- Film poster
- Directed by: Liv Corfixen
- Written by: Liv Corfixen
- Produced by: Lene Børglum
- Cinematography: Liv Corfixen
- Edited by: Cathrine Ambus
- Music by: Cliff Martinez
- Distributed by: RADiUS-TWC
- Release date: September 20, 2014 (Fantastic Fest);
- Running time: 58 minutes
- Country: United States
- Languages: English Danish

= My Life Directed by Nicolas Winding Refn =

My Life Directed by Nicolas Winding Refn is a 2014 American documentary film written, shot, and directed by Liv Corfixen. It is about Corfixen's husband, Nicolas Winding Refn, while his action drama film, Only God Forgives (2013), is in production and released. The documentary premiered at Fantastic Fest in September 2014.

==Reception==
 Metacritic, which uses a weighted average, assigned the film a score of 50 out of 100, based on nine critics, indicating "mixed or average" reviews.
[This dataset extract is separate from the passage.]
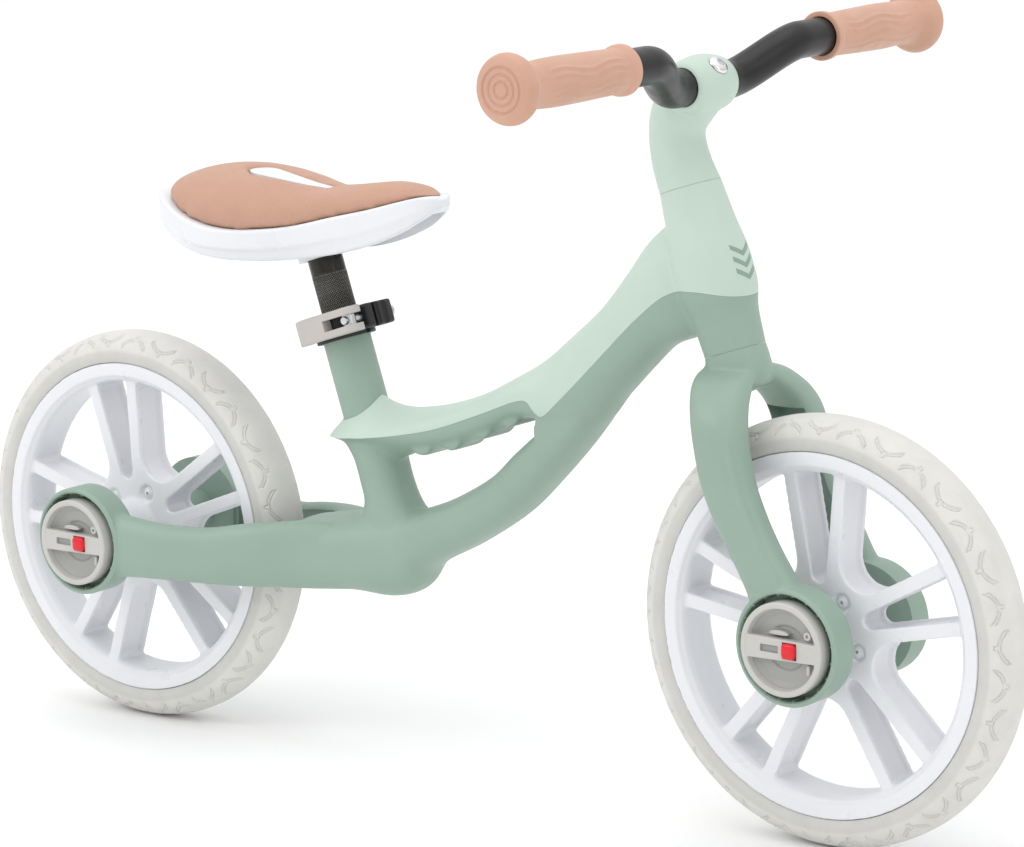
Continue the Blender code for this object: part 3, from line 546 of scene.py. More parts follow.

Katie Rife of The A.V. Club gave the film a B and wrote, "My Life Directed By Nicolas Winding Refn is most compelling when Corfixen captures Refn in a private moment on the set, watching him try to keep his composure in the face of crippling anxiety so the crew doesn't lose faith in his leadership. The film also gets a lot of mileage out of juxtaposing the operatic ultra-violence inside Refn's head—'I'll kill you tomorrow and disembowel you the following day,' he deadpans to actress Kristin Scott Thomas—with his mundane family-man personal life."

Brian Tallerico of RogerEbert.com gave the film two out of four stars, writing, "I walked away from My Life Directed by Nicolas Winding Refn having enjoyed the time spent with Refn, his family, and Ryan Gosling, but without any further insight into the production of Only God Forgives, filmmaking in general or this particular talent."